## Problem to solve
Your task is to write out the lines from the line containing "obj.parent = None" through the last line of the material, exactly.

§

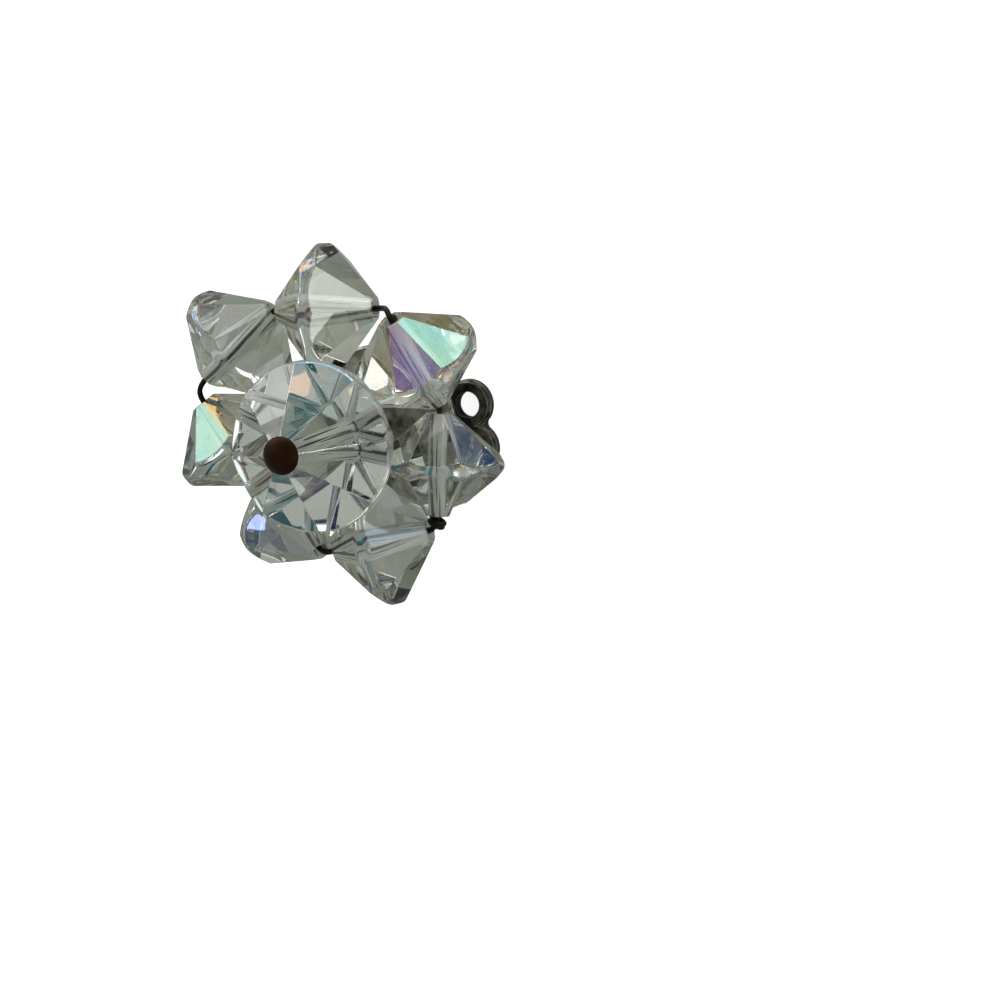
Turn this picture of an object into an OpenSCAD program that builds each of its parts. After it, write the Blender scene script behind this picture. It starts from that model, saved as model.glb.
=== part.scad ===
// Clip-on earring: seven drilled, faceted glass beads on a closed wire ring round a larger centre bead,
// on a small base plate with a hinged clip lever behind it.
// Millimetres. The origin is on the closed lever's flat resting face, straight under the middle of the base plate.
// +Z runs from the lever to the beads and +X towards the lever's lobed end.

/* [Ring beads] */
// Diameter of a ring bead over its girdle
bead_d = 7.8; // [7.6:0.1:7.8]
// Length of a ring bead along its bore
bead_len = 6.1; // [5.9:0.1:6.1]
// Diameter of the bore of every bead
bore_d = 1.1; // [1.05:0.05:1.15]
// Facets round each half of a bead
facets = 8; // [8:2:10]
// Width of the round girdle at the middle of a facet
girdle_w = 0.4; // [0.2:0.1:0.6]
// Distance from the bore's axis to the outer edge of an end flat
end_r = 0.75; // [0.7:0.05:0.8]

/* [Centre bead] */
// Diameter of the centre bead over its girdle
centre_d = 10; // [9.6:0.1:10]
// Length of the centre bead along its bore
centre_len = 7.7; // [7.4:0.1:7.7]
// Height of the centre bead's middle above the ring's plane
centre_rise = 4.85; // [4.8:0.05:5.2]
// Lean of the centre bead and its pin towards +X, in degrees
centre_lean = 5; // [4.5:0.1:5.5]
// Turn of the centre bead's facets round its bore, in degrees
centre_turn = 0; // [0:1:45]

/* [Head pin] */
// Diameter of the pin's shank
pin_d = 0.7; // [0.5:0.05:0.8]
// Diameter of the domed head
pin_head_d = 2.3; // [1.9:0.05:2.35]
// Height of the domed head
pin_head_h = 0.6; // [0.4:0.05:0.8]

/* [Wire] */
// Diameter of the ring wire
wire_d = 0.36; // [0.3:0.02:0.36]

/* [Base plate] */
// Diameter of the base plate
plate_d = 10.2; // [9.6:0.1:10.6]
// Thickness of the base plate
plate_t = 0.5; // [0.4:0.05:0.6]
// Distance from the ring's plane down to the plate's upper face
plate_drop = 5; // [5:0.05:5.2]

/* [Clip] */
// Height of the bead ring's plane above the resting face
ring_z = 7.3; // [7.2:0.05:7.5]
// Thickness of the lever's flat blade
lever_t = 0.6; // [0.5:0.05:0.7]
// Distance of the hinge's axis behind the origin, towards -X
hinge_back = 3.3; // [3:0.1:3.4]
// Height of the hinge's axis above the resting face
hinge_z = 0.85; // [0.8:0.05:0.9]
// Diameter of the hinge pin
hinge_d = 0.7; // [0.6:0.05:0.8]
// Distance of the lobes' centres in front of the origin, towards +X
lobe_x = 5.35; // [5:0.05:5.6]
// Sideways distance of each lobe's centre from the lever's middle line
lobe_y = 1.35; // [1.2:0.05:1.4]
// Outer radius of a lobe
lobe_r = 1.55; // [1.45:0.05:1.6]
// Radius of the hole in a lobe
lobe_hole_r = 0.8; // [0.7:0.05:0.85]
// Sideways place of the lever's middle line
clip_y = -0.7; // [-0.8:0.05:-0.5]

/* [Hidden] */

$fn = 64;
glass_colour = "#a9aca4";
wire_colour = "#1b1a18";
tarnish_colour = "#4a3426";
gunmetal_colour = "#35332f";

// Small gap kept between pieces that sit against each other
seat_gap = 0.06;
// Radial running clearance of the hinge
hinge_play = 0.04;
// Overlap of shapes that are joined into one solid
weld = 0.1;

// Ring beads, clockwise from the upper left: angle round the ring, distance out, height over the ring's plane,
// turn of the bore from the tangent, climb of the bore, turn of the facets
BEADS = [
    [131.8, 8.45, 0.55, -8, 5, 0],
    [85.5, 7.65, 0.4, -2, 8, 0],
    [34.4, 7, 0.12, -27.4, 32, 3],
    [-21.6, 6.2, -0.95, 12.6, -2, 0],
    [-75.5, 6.65, -0.25, -9, -10, 0],
    [-132, 6.1, -0.75, -8, 24, 0],
    [176.5, 7.85, -0.6, 30.5, -16, 16]
];

plate_top = ring_z - plate_drop;
plate_bottom = plate_top - plate_t;
// The centre bead leans about the point where its pin passes the plate
lean_z = ring_z - 4.6;
centre_reach = centre_rise + 4.6;

barrel_r = hinge_d / 2 + 0.4;
barrel_len = 3.4;
ear_t = 0.6;
ear_y = barrel_len / 2 + seat_gap;
cap_t = 0.25;
cap_r = hinge_d / 2 + 0.2;
blade_half_w = barrel_len / 2;

function unit(v) = v / norm(v);
function middle(b) = [b[1] * cos(b[0]), b[1] * sin(b[0]), ring_z + b[2]];
// Direction of a ring bead's bore, clockwise round the ring seen from +Z
function course(b) = [sin(b[0] + b[3]) * cos(b[4]), -cos(b[0] + b[3]) * cos(b[4]), -sin(b[4])];
function bezier(p, q, r, s, t) =
    p * pow(1 - t, 3) + q * 3 * t * pow(1 - t, 2) + r * 3 * t * t * (1 - t) + s * pow(t, 3);

// The wire runs straight inside each bore and curves from one bore into the next
bend_steps = 8;
bend_reach = 0.5;
bend_inset = 0.4;
function bore_exit(b) = middle(b) + course(b) * (bead_len / 2 - bend_inset);
function bore_entry(b) = middle(b) - course(b) * (bead_len / 2 - bend_inset);
function bend(b, c) =
    let (
        p = bore_exit(b),
        s = bore_entry(c),
        handle = norm(s - p) * bend_reach,
        q = p + course(b) * handle,
        r = s - course(c) * handle
    )
    [for (i = [0 : bend_steps]) bezier(p, q, r, s, i / bend_steps)];
function ring_route() = [
    for (i = [0 : len(BEADS) - 1])
        each bend(BEADS[i], BEADS[(i + 1) % len(BEADS)])
];

// The knot is two tight turns of wire round the bend between the fourth and fifth beads
knot_wire_d = 0.3;
knot_coil_r = 0.41;
knot_half_pitch = 0.11;
// Place of the knot along the bend, towards the fourth bead
knot_back = 0.16;
function knot_bend() = bend(BEADS[3], BEADS[4]);
function knot_root() = knot_bend()[bend_steps / 2];
function knot_axis() = unit(knot_bend()[bend_steps / 2 + 1] - knot_bend()[bend_steps / 2 - 1]);

wire_sides = 6;
// Ring of points round one point of a route, set out from the direction in which the route runs there
function wire_section(p, run, away, r) =
    let (u = unit(away - run * (away * run)), v = cross(run, u))
    [for (k = [0 : wire_sides - 1]) p + (u * cos(360 * k / wire_sides) + v * sin(360 * k / wire_sides)) * r];
function side_faces(rings, links) = [
    for (i = [0 : links - 1], k = [0 : wire_sides - 1])
        let (j = (i + 1) % rings, m = (k + 1) % wire_sides)
        [i * wire_sides + k, j * wire_sides + k, j * wire_sides + m, i * wire_sides + m]
];

// Closed wire, with its sections set out from the middle of the ring
module closed_wire(route, r) {
    n = len(route);
    points = [
        for (i = [0 : n - 1])
            let (p = route[i], run = unit(route[(i + 1) % n] - route[(i + n - 1) % n]))
            each wire_section(p, run, [p[0], p[1], 0], r)
    ];
    polyhedron(points = points, faces = side_faces(n, n));
}

// Drilled bead along Z: a cylinder cut by two rows of flat facets that slope from the girdle to the end flats
module bead(d, length) {
    rise = length / 2 - girdle_w / 2;
    run = d / 2 - end_r;
    difference() {
        cylinder(d = d, h = length, center = true);
        for (side = [0, 1], k = [0 : facets - 1])
            mirror([0, 0, side])
                rotate([0, 0, 360 * (k + 0.5) / facets])
                    translate([d / 2, 0, girdle_w / 2])
                        rotate([0, atan2(rise, run), 0])
                            translate([-d, -d, 0])
                                cube([2 * d, 2 * d, d]);
        cylinder(d = bore_d, h = length + 1, center = true);
    }
}

module ring_bead(b) {
    color(glass_colour)
        translate(middle(b))
            rotate([0, 0, b[0] + b[3]])
                rotate([b[4] - 90, 0, 0])
                    rotate([0, 0, b[5]])
                        bead(bead_d, bead_len);
}

module leaning() {
    translate([0, 0, lean_z])
        rotate([0, centre_lean, 0])
            children();
}

module bead_1() ring_bead(BEADS[0]);
module bead_2() ring_bead(BEADS[1]);
module bead_3() ring_bead(BEADS[2]);
module bead_4() ring_bead(BEADS[3]);
module bead_5() ring_bead(BEADS[4]);
module bead_6() ring_bead(BEADS[5]);
module bead_7() ring_bead(BEADS[6]);

module centre_bead() {
    color(glass_colour)
        leaning()
            translate([0, 0, centre_reach])
                rotate([0, 0, centre_turn])
                    bead(centre_d, centre_len);
}

// Straight pin with a domed head on the centre bead and a flattened tail under the base plate
module head_pin() {
    tail_r = 0.65;
    tail_t = 0.35;
    head_z = centre_reach + centre_len / 2 + seat_gap;
    tail_z = plate_bottom - lean_z - 2 * seat_gap - tail_t;
    dome_r = (pow(pin_head_d / 2, 2) + pow(pin_head_h, 2)) / (2 * pin_head_h);
    color(tarnish_colour)
        leaning() {
            translate([0, 0, tail_z])
                cylinder(d = pin_d, h = head_z + weld - tail_z);
            translate([0, 0, tail_z])
                cylinder(r = tail_r, h = tail_t);
            intersection() {
                translate([0, 0, head_z + pin_head_h - dome_r])
                    sphere(r = dome_r);
                translate([0, 0, head_z])
                    cylinder(d = pin_head_d + 1, h = pin_head_h + 1);
            }
        }
}

module ring_wire() {
    color(wire_colour)
        closed_wire(ring_route(), wire_d / 2);
}

module wire_knot() {
    axis = knot_axis();
    color(wire_colour)
        translate(knot_root() - axis * knot_back)
            rotate([0, acos(axis[2]), atan2(axis[1], axis[0])])
                for (side = [-1, 1])
                    translate([0, 0, side * knot_half_pitch])
                        rotate_extrude()
                            translate([knot_coil_r, 0])
                                circle(d = knot_wire_d);
}

// Round plate with a softened rim and a clearance hole for the head pin, and the hinge's two ears soldered under it
module base_plate() {
    plate_r = plate_d / 2;
    edge = 0.12;
    color(gunmetal_colour)
        difference() {
            union() {
                translate([0, 0, plate_bottom])
                    rotate_extrude()
                        polygon([
                            [0, 0],
                            [plate_r - edge, 0],
                            [plate_r, edge],
                            [plate_r, plate_t - edge],
                            [plate_r - edge, plate_t],
                            [0, plate_t]
                        ]);
                for (side = [-1, 1])
                    translate([-hinge_back, clip_y + side * (ear_y + ear_t / 2), 0])
                        hinge_ear();
            }
            translate([0, 0, plate_bottom - 1])
                cylinder(d = pin_d + 0.4, h = plate_t + 2);
            translate([-hinge_back, clip_y, hinge_z])
                rotate([90, 0, 0])
                    cylinder(d = hinge_d + 2 * hinge_play, h = barrel_len + 4 * ear_t, center = true);
        }
}

module hinge_ear() {
    translate([0, 0, hinge_z])
        rotate([90, 0, 0])
            cylinder(r = barrel_r, h = ear_t, center = true);
    translate([-barrel_r, -ear_t / 2, hinge_z])
        cube([2 * barrel_r, ear_t, plate_bottom + weld - hinge_z]);
}

// Pin through both ears and the lever's barrel, with a flat cap outside each ear
module hinge_pin() {
    outer_y = ear_y + ear_t + seat_gap;
    color(gunmetal_colour)
        translate([-hinge_back, clip_y, hinge_z])
            rotate([90, 0, 0]) {
                cylinder(d = hinge_d, h = 2 * outer_y + cap_t, center = true);
                for (side = [0, 1])
                    mirror([0, 0, side])
                        translate([0, 0, outer_y])
                            cylinder(r = cap_r, h = cap_t);
            }
}

// Ring-shaped end of the lever with softened edges, before its hole is cut
module lobe() {
    edge = 0.18;
    lobe_t = lever_t + 0.15;
    rotate_extrude()
        polygon([
            [0, 0],
            [lobe_r - edge, 0],
            [lobe_r, edge],
            [lobe_r, lobe_t - edge],
            [lobe_r - edge, lobe_t],
            [0, lobe_t]
        ]);
}

// Flat blade with two ring-shaped lobes at its free end and a barrel on the hinge pin
module clip_lever() {
    blade_end_w = lobe_y + lobe_r - 0.12;
    blade_flare_x = barrel_r + 0.3 - hinge_back;
    notch_x = lobe_x + 1.1;
    notch_r = 0.4;
    color(gunmetal_colour)
        translate([0, clip_y, 0])
            difference() {
                union() {
                    linear_extrude(lever_t)
                        polygon([
                            [-hinge_back, -blade_half_w],
                            [blade_flare_x, -blade_half_w],
                            [lobe_x - 0.2, -blade_end_w],
                            [lobe_x, -lobe_y],
                            [notch_x, -notch_r],
                            [notch_x, notch_r],
                            [lobe_x, lobe_y],
                            [lobe_x - 0.2, blade_end_w],
                            [blade_flare_x, blade_half_w],
                            [-hinge_back, blade_half_w]
                        ]);
                    for (side = [-1, 1])
                        translate([lobe_x, side * lobe_y, 0])
                            lobe();
                    translate([-hinge_back, 0, hinge_z])
                        rotate([90, 0, 0])
                            cylinder(r = barrel_r, h = barrel_len, center = true);
                }
                for (side = [-1, 1])
                    translate([lobe_x, side * lobe_y, -1])
                        cylinder(r = lobe_hole_r, h = lever_t + 3);
                translate([notch_x + notch_r / 2, 0, -1])
                    cylinder(r = notch_r, h = lever_t + 3);
                translate([-hinge_back, 0, hinge_z])
                    rotate([90, 0, 0])
                        cylinder(d = hinge_d + 2 * hinge_play, h = barrel_len + 1, center = true);
            }
}

bead_1();
bead_2();
bead_3();
bead_4();
bead_5();
bead_6();
bead_7();
centre_bead();
head_pin();
ring_wire();
wire_knot();
base_plate();
hinge_pin();
clip_lever();
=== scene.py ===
"""Clip-on earring of drilled, faceted crystal beads: the looks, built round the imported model."""

import math

import bmesh
import bpy
from mathutils import Matrix, Vector


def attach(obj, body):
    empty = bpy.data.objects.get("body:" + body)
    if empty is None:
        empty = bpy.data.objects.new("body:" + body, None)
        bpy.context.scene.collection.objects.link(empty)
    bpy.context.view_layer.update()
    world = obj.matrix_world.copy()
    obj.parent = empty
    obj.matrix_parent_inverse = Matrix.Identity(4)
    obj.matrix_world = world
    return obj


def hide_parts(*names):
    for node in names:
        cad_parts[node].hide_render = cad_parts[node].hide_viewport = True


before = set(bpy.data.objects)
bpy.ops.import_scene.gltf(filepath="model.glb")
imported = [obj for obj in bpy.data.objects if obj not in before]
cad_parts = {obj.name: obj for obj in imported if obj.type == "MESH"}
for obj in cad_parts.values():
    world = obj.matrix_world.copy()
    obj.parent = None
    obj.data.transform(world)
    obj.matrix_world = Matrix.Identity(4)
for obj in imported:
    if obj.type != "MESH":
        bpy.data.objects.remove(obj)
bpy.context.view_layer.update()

bl_info = {
    "name": "Faceted bead clip-on earring",
    "version": (1, 0, 0),
    "blender": (4, 5, 0),
    "location": "3D View > Sidebar > Earring",
    "description": "Cut crystal beads, wire, pin and clip of a cluster earring, with its studio",
    "category": "Object",
}

MM = 0.001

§

## Answer to this task
    obj.parent = None
    obj.data.transform(world)
    obj.matrix_world = Matrix.Identity(4)
for obj in imported:
    if obj.type != "MESH":
        bpy.data.objects.remove(obj)
bpy.context.view_layer.update()

bl_info = {
    "name": "Faceted bead clip-on earring",
    "version": (1, 0, 0),
    "blender": (4, 5, 0),
    "location": "3D View > Sidebar > Earring",
    "description": "Cut crystal beads, wire, pin and clip of a cluster earring, with its studio",
    "category": "Object",
}

MM = 0.001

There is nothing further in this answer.